PROVIDED MATERIAL:
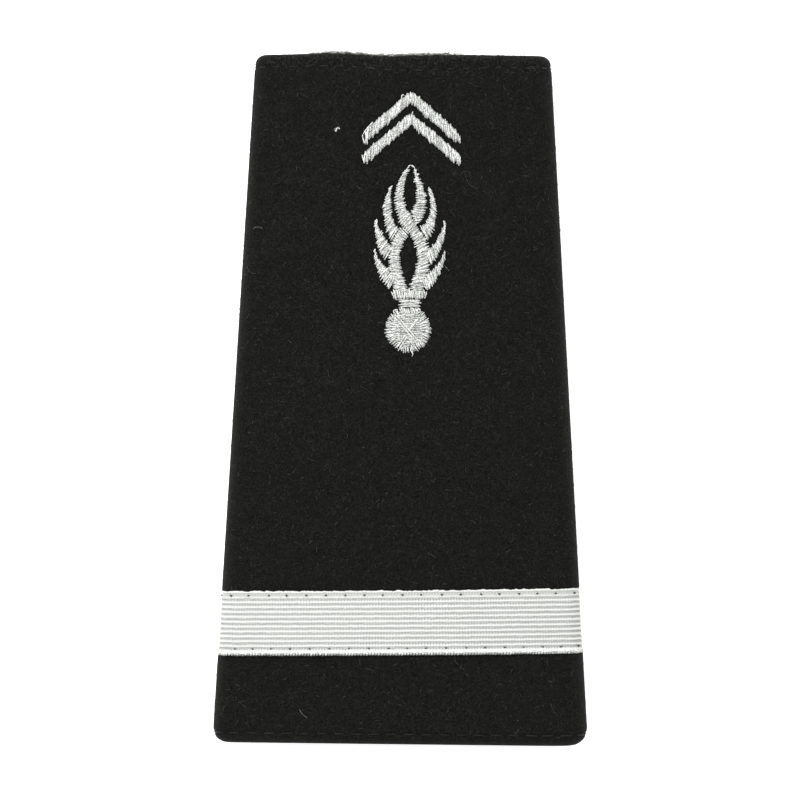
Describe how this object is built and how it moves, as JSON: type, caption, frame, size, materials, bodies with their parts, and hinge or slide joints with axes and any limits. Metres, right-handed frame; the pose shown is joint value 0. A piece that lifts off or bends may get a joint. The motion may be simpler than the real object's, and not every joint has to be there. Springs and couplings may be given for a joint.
{
  "type": "slip-on shoulder board",
  "caption": "Black felt slip-on shoulder board: a tapering sleeve for a shoulder strap, with a white ribbed ribbon, chevrons and an embroidered flaming grenade.",
  "frame": {"origin": "middle of the sleeve, on the surface that its back lies on", "axes": "+X across the sleeve to its right, +Y along it towards its narrow mouth, +Z out of its front"},
  "size_m": [0.0576, 0.1064, 0.0109],
  "materials": {
    "felt": "matt black wool felt with a short nap",
    "ribbon": "white ribbed woven ribbon with a slight sheen",
    "thread": "silver-white embroidery thread with a soft sheen"
  },
  "bodies": {
    "root": {"felt_sleeve": "felt", "rank_ribbon": "ribbon", "chevron_upper": "thread", "chevron_lower": "thread", "flame_strand_over": "thread", "flame_strand_right": "thread", "flame_strand_left": "thread", "flame_left_upper": "thread", "flame_left_middle": "thread", "flame_left_lower": "thread", "flame_right_upper": "thread", "flame_right_middle": "thread", "flame_right_lower": "thread", "bomb_collar": "thread", "bomb_neck": "thread", "bomb_ring": "thread", "bomb_ball": "thread"}
  },
  "joints": []
}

TASK BRIEF: Make an exact copy of all the data.

THE OUTPUT:
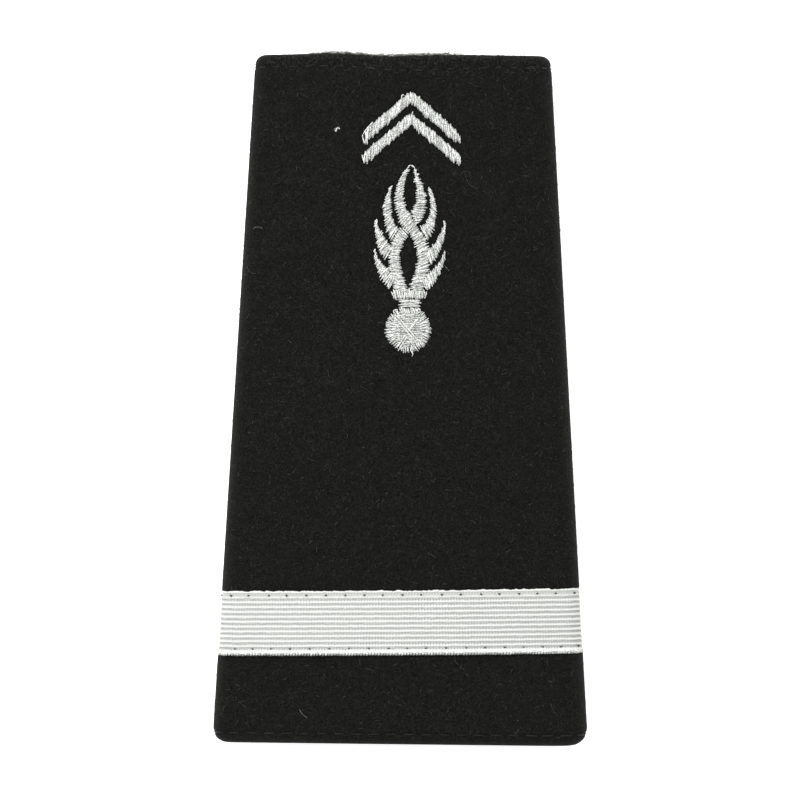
Describe how this object is built and how it moves, as JSON: type, caption, frame, size, materials, bodies with their parts, and hinge or slide joints with axes and any limits. Metres, right-handed frame; the pose shown is joint value 0. A piece that lifts off or bends may get a joint. The motion may be simpler than the real object's, and not every joint has to be there. Springs and couplings may be given for a joint.
{
  "type": "slip-on shoulder board",
  "caption": "Black felt slip-on shoulder board: a tapering sleeve for a shoulder strap, with a white ribbed ribbon, chevrons and an embroidered flaming grenade.",
  "frame": {"origin": "middle of the sleeve, on the surface that its back lies on", "axes": "+X across the sleeve to its right, +Y along it towards its narrow mouth, +Z out of its front"},
  "size_m": [0.0576, 0.1064, 0.0109],
  "materials": {
    "felt": "matt black wool felt with a short nap",
    "ribbon": "white ribbed woven ribbon with a slight sheen",
    "thread": "silver-white embroidery thread with a soft sheen"
  },
  "bodies": {
    "root": {"felt_sleeve": "felt", "rank_ribbon": "ribbon", "chevron_upper": "thread", "chevron_lower": "thread", "flame_strand_over": "thread", "flame_strand_right": "thread", "flame_strand_left": "thread", "flame_left_upper": "thread", "flame_left_middle": "thread", "flame_left_lower": "thread", "flame_right_upper": "thread", "flame_right_middle": "thread", "flame_right_lower": "thread", "bomb_collar": "thread", "bomb_neck": "thread", "bomb_ring": "thread", "bomb_ball": "thread"}
  },
  "joints": []
}